— Begin COLLECTED MATERIAL —

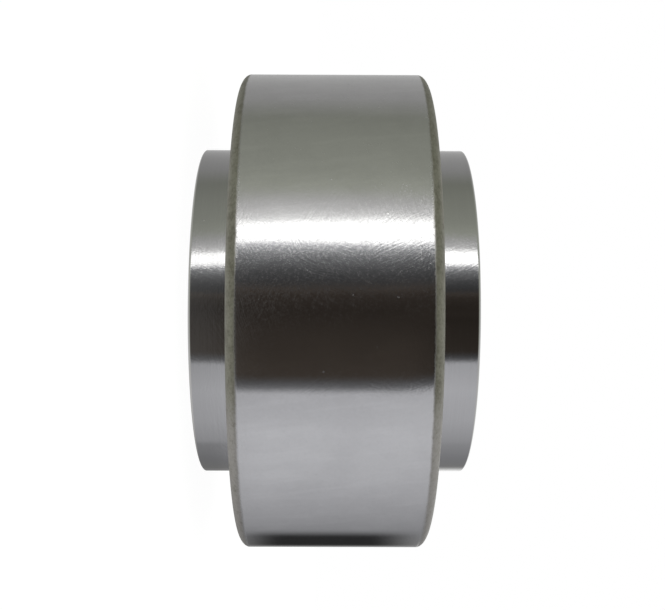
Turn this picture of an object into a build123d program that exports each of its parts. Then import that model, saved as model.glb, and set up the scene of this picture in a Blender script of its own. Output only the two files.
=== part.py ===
from build123d import *
import os

# Sealed ball insert bearing with a cylindrical outer ring and an inner ring extended on both sides.
# Lengths are in millimetres. The bearing's axis is Z and the origin is at its centre.

# Boundary sizes
bore_d = 45.0
outer_d = 85.0
outer_w = 32.6
inner_w = 46.4

# Balls and raceways
ball_share = 0.635  # ball diameter over the section between bore and outer diameter
ball_count = 9
ball_play = 0.04  # radial gap between a ball and each raceway
groove_slack = 0.25  # raceway groove radius over the ball's radius
inner_shoulder_share = 0.244  # height of the inner ring's land over its raceway, in ball diameters
outer_shoulder_share = 0.189  # depth of the outer ring's raceway under its land, in ball diameters
shoulder_break = 0.2  # rounding where a raceway meets its land

# Ring edges
corner_axial = 1.8  # outer ring corner, a quarter of an ellipse
corner_radial = 3.0
end_axial = 0.5  # inner ring corner, the same form
end_radial = 1.0
bore_chamfer = 0.8
seat_chamfer = 0.3

# Ball cage, pressed from ribbon and riveted between the balls
cage_sheet = 1.0
cage_band_share = 0.36  # radial width of the ribbon, in ball diameters
pocket_play = 0.15
pocket_root = 0.4  # rounding where a pocket rises from the flat ribbon
rivet_d = 2.0
rivet_hole_play = 0.02
rivet_head_d = 3.2
rivet_head_h = 0.9
rivet_head_round = 0.6

# Seals, stacked against a shoulder in each end of the outer ring
seat_step = 1.7  # seat radius over the land's radius
fit_play = 0.02  # radial gap between a seated seal piece and the outer ring
shroud_recess = 0.8  # from the outer ring's face to the shroud
shroud_height = 3.2
shroud_sheet = 1.0
shroud_bend = 0.6  # inside radius of the shroud's bend
shroud_gap = 0.9  # to the inner ring's land
snap_height = 1.0  # flared rim of the shroud, held in a groove of the seat
snap_depth = 0.35
snap_play = 0.1
rim_thickness = 1.0  # rubber clamped between shroud and washer
washer_thickness = 0.8
washer_gap = 1.6  # to the inner ring's land
lip_count = 3
lip_reach = 2.2  # from the inner ring's land to the wall that carries the lips
lip_wall = 1.4
lip_root = 0.7
lip_tip = 0.3
lip_lean = 0.6
lip_pitch = 1.0
lip_inset = 0.1
lip_gap = 0.08  # running gap to the inner ring's land

# Radii and heights that follow
bore_r = bore_d / 2
outer_r = outer_d / 2
outer_half = outer_w / 2
inner_half = inner_w / 2
ball_d = ball_share * (outer_r - bore_r)
ball_r = ball_d / 2
pitch_r = (bore_r + outer_r) / 2
groove_r = ball_r + groove_slack
inner_track_r = pitch_r - ball_r - ball_play
outer_track_r = pitch_r + ball_r + ball_play
inner_land_r = inner_track_r + inner_shoulder_share * ball_d
outer_land_r = outer_track_r - outer_shoulder_share * ball_d
pocket_r = ball_r + pocket_play
cup_r = pocket_r + cage_sheet
cage_inner_r = pitch_r - cage_band_share * ball_d / 2
cage_outer_r = pitch_r + cage_band_share * ball_d / 2
seat_r = outer_land_r + seat_step
seated_r = seat_r - fit_play
shroud_top = outer_half - shroud_recess
shroud_foot = shroud_top - shroud_height
rubber_foot = shroud_foot - rim_thickness
seat_floor = rubber_foot - washer_thickness

# A corner takes at most 0.7 of the wall behind it
corner_depth = min(corner_radial, (outer_r - seat_r) * 0.7)


def section(inner_radius, outer_radius, low, high, mode=Mode.ADD):
    """Rectangle in a ring's half section: radius along the sketch's x, height along its y."""
    with Locations(((inner_radius + outer_radius) / 2, (low + high) / 2)):
        Rectangle(outer_radius - inner_radius, high - low, mode=mode)


def round_ends(radius, half_width, radial, axial):
    """Round the two outer corners of a half section to quarter ellipses."""
    for side in (-1, 1):
        corner_z = side * (half_width - axial)
        section(radius - radial, radius, *sorted((corner_z, side * half_width)), Mode.SUBTRACT)
        with Locations((radius - radial, corner_z)):
            Ellipse(radial, axial)


def end_circles(builder, near_axis):
    """The smallest or largest circular edge on each end face of a turned piece."""
    levels = builder.edges().filter_by(GeomType.CIRCLE).group_by(Axis.Z)
    pick = 0 if near_axis else -1
    return [level.sort_by(SortBy.RADIUS)[pick] for level in (levels[0], levels[-1])]


def land_circles(builder, radius):
    """The two circular edges where a raceway meets a land of this radius."""
    circles = builder.edges().filter_by(GeomType.CIRCLE)
    on_land = circles.filter_by(lambda edge: abs(edge.radius - radius) < fit_play)
    return on_land.sort_by(lambda edge: abs(edge.center().Z))[:2]


def save(builder, name):
    """Label a finished piece and write it to its own file."""
    builder.part.label = name
    export_step(builder.part, f"parts/{name}.step")


os.makedirs("parts", exist_ok=True)

# Outer ring
with BuildPart() as outer_ring:
    with BuildSketch(Plane.XZ):
        section(outer_land_r, outer_r, -outer_half, outer_half)
        round_ends(outer_r, outer_half, corner_depth, corner_axial)
        with Locations((outer_track_r - groove_r, 0)):
            Circle(groove_r, mode=Mode.SUBTRACT)
        for side in (-1, 1):
            seat_span = sorted((side * seat_floor, side * outer_half))
            snap_span = sorted((side * shroud_foot, side * (shroud_foot + snap_height + snap_play)))
            section(pitch_r, seat_r, *seat_span, Mode.SUBTRACT)
            section(pitch_r, seat_r + snap_depth + snap_play, *snap_span, Mode.SUBTRACT)
    revolve(axis=Axis.Z)
    chamfer(end_circles(outer_ring, near_axis=True), seat_chamfer)
    fillet(land_circles(outer_ring, outer_land_r), shoulder_break)
save(outer_ring, "outer_ring")

# Inner ring
with BuildPart() as inner_ring:
    with BuildSketch(Plane.XZ):
        section(bore_r, inner_land_r, -inner_half, inner_half)
        round_ends(inner_land_r, inner_half, end_radial, end_axial)
        with Locations((inner_track_r + groove_r, 0)):
            Circle(groove_r, mode=Mode.SUBTRACT)
    revolve(axis=Axis.Z)
    chamfer(end_circles(inner_ring, near_axis=True), bore_chamfer)
    fillet(land_circles(inner_ring, inner_land_r), shoulder_break)
save(inner_ring, "inner_ring")

# Balls
for index, spot in enumerate(PolarLocations(pitch_r, ball_count)):
    with BuildPart(Plane(spot)) as ball:
        Sphere(ball_r)
    save(ball, f"ball_{index + 1}")

# Ball cage: two mirrored halves that meet at the plane of the ball centres
half_step = 180 / ball_count
root_r = (cup_r**2 - cage_sheet**2) ** 0.5
with BuildPart() as cup:
    with BuildSketch(Plane.XZ) as cup_profile:
        Circle(cup_r)
        Rectangle(root_r + 2 * pocket_root, cage_sheet, align=(Align.MIN, Align.MIN))
        Rectangle(2 * cup_r, 2 * cup_r, align=(Align.MIN, Align.MIN), mode=Mode.INTERSECT)
        fillet(cup_profile.vertices().sort_by_distance((root_r, cage_sheet))[0], pocket_root)
    revolve(axis=Axis.Z)

with BuildPart() as cage_half_upper:
    with BuildSketch():
        Circle(cage_outer_r)
    extrude(amount=cage_sheet)
    with PolarLocations(pitch_r, ball_count):
        add(cup.part)
    with BuildSketch():
        Circle(cage_outer_r)
        Circle(cage_inner_r, mode=Mode.SUBTRACT)
    extrude(amount=ball_d, mode=Mode.INTERSECT)
    with PolarLocations(pitch_r, ball_count):
        Sphere(pocket_r, mode=Mode.SUBTRACT)
    with PolarLocations(pitch_r, ball_count, start_angle=half_step):
        Cylinder(rivet_d / 2 + rivet_hole_play, 4 * cage_sheet, mode=Mode.SUBTRACT)
save(cage_half_upper, "cage_half_upper")

with BuildPart() as cage_half_lower:
    mirror(cage_half_upper.part, about=Plane.XY)
save(cage_half_lower, "cage_half_lower")

# Rivets, one midway between each pair of balls
for index, spot in enumerate(PolarLocations(pitch_r, ball_count, start_angle=half_step)):
    with BuildPart(Plane(spot)) as rivet:
        Cylinder(rivet_d / 2, 2 * cage_sheet)
        with Locations((0, 0, cage_sheet + rivet_head_h / 2), (0, 0, -cage_sheet - rivet_head_h / 2)):
            Cylinder(rivet_head_d / 2, rivet_head_h)
        fillet(end_circles(rivet, near_axis=False), rivet_head_round)
    save(rivet, f"rivet_{index + 1}")

# Seal washers
with BuildPart() as seal_washer_upper:
    with BuildSketch(Plane.XZ):
        section(inner_land_r + washer_gap, seated_r, seat_floor, rubber_foot)
    revolve(axis=Axis.Z)
save(seal_washer_upper, "seal_washer_upper")

with BuildPart() as seal_washer_lower:
    mirror(seal_washer_upper.part, about=Plane.XY)
save(seal_washer_lower, "seal_washer_lower")

# Seals: a clamped rim, a wall under the shroud, and lips that lean outwards onto the inner ring
lip_wall_r = inner_land_r + lip_reach
lip_tip_r = inner_land_r + lip_gap
with BuildPart() as seal_upper:
    with BuildSketch(Plane.XZ):
        section(lip_wall_r, seated_r, rubber_foot, shroud_foot)
        section(lip_wall_r, lip_wall_r + lip_wall, rubber_foot, shroud_top - shroud_sheet)
        for index in range(lip_count):
            root_z = rubber_foot + lip_inset + index * lip_pitch
            root_r = lip_wall_r + lip_wall / 2
            Polygon(
                (root_r, root_z),
                (root_r, root_z + lip_root),
                (lip_wall_r, root_z + lip_root),
                (lip_tip_r, root_z + lip_lean + lip_tip),
                (lip_tip_r, root_z + lip_lean),
                (lip_wall_r, root_z),
                align=None,
            )
    revolve(axis=Axis.Z)
save(seal_upper, "seal_upper")

with BuildPart() as seal_lower:
    mirror(seal_upper.part, about=Plane.XY)
save(seal_lower, "seal_lower")

# Seal shrouds: pressed caps whose flared rim snaps into the seat's groove
with BuildPart() as seal_shroud_upper:
    with BuildSketch(Plane.XZ):
        Polygon(
            (seated_r + snap_depth, shroud_foot),
            (seated_r, shroud_foot + snap_height),
            (seated_r, shroud_top),
            (inner_land_r + shroud_gap, shroud_top),
            (inner_land_r + shroud_gap, shroud_top - shroud_sheet),
            (seated_r - shroud_sheet, shroud_top - shroud_sheet),
            (seated_r - shroud_sheet, shroud_foot),
            align=None,
        )
    revolve(axis=Axis.Z)
    shroud_levels = seal_shroud_upper.edges().filter_by(GeomType.CIRCLE).group_by(Axis.Z)
    fillet(shroud_levels[-2].sort_by(SortBy.RADIUS)[-1], shroud_bend)
    fillet(end_circles(seal_shroud_upper, near_axis=False)[1], shroud_bend + shroud_sheet)
save(seal_shroud_upper, "seal_shroud_upper")

with BuildPart() as seal_shroud_lower:
    mirror(seal_shroud_upper.part, about=Plane.XY)
save(seal_shroud_lower, "seal_shroud_lower")
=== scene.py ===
"""Looks for a sealed ball insert bearing: rings with unground corners, seals, balls, cage and studio."""

import math

import bmesh
import bpy
from mathutils import Matrix, Vector


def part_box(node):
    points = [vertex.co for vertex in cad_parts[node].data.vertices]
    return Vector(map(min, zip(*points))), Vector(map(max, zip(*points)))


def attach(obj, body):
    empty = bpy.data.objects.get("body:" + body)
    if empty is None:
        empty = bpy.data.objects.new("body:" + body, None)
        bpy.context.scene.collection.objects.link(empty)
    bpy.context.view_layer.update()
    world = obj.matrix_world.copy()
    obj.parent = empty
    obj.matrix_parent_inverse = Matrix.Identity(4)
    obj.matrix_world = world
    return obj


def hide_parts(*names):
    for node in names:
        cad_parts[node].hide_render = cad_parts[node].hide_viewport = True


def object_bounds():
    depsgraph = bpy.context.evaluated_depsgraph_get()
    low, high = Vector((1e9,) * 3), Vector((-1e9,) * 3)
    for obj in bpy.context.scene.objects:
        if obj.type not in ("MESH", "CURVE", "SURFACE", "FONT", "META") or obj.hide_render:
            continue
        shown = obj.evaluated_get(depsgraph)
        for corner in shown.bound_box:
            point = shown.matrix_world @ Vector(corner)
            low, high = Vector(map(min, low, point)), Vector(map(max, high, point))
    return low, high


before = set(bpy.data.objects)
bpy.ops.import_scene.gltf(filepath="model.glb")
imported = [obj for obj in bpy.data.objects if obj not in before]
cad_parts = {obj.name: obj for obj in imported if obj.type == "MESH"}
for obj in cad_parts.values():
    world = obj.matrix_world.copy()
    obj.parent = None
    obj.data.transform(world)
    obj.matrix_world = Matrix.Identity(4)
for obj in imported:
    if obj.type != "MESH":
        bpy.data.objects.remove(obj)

bl_info = {
    "name": "Insert bearing",
    "version": (1, 0, 0),
    "blender": (4, 5, 0),
    "location": "3D View > Sidebar > Bearing",
    "description": "Finishes a sealed ball insert bearing and its studio around a fixed frame",
    "category": "Object",
}

ENDS = ("upper", "lower")
CAD_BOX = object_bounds()
OUTER_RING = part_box("outer_ring")[1]
INNER_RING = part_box("inner_ring")[1]
SHROUD_LOW, SHROUD_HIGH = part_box("seal_shroud_upper")
WASHER_LOW, WASHER_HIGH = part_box("seal_washer_upper")
BALL_LOW, BALL_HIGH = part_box("ball_1")
PITCH_RADIUS = (BALL_LOW.x + BALL_HIGH.x) / 2
BALL_RADIUS = BALL_HIGH.z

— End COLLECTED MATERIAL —

**TASK REQUIREMENTS**.
Write out exactly the lines running from the line containing "shroud_bend + shroud_sheet)" to the line containing "if empty is", with both of those lines included.

**RESULT BELOW**.
    fillet(end_circles(seal_shroud_upper, near_axis=False)[1], shroud_bend + shroud_sheet)
save(seal_shroud_upper, "seal_shroud_upper")

with BuildPart() as seal_shroud_lower:
    mirror(seal_shroud_upper.part, about=Plane.XY)
save(seal_shroud_lower, "seal_shroud_lower")
=== scene.py ===
"""Looks for a sealed ball insert bearing: rings with unground corners, seals, balls, cage and studio."""

import math

import bmesh
import bpy
from mathutils import Matrix, Vector


def part_box(node):
    points = [vertex.co for vertex in cad_parts[node].data.vertices]
    return Vector(map(min, zip(*points))), Vector(map(max, zip(*points)))


def attach(obj, body):
    empty = bpy.data.objects.get("body:" + body)
    if empty is None:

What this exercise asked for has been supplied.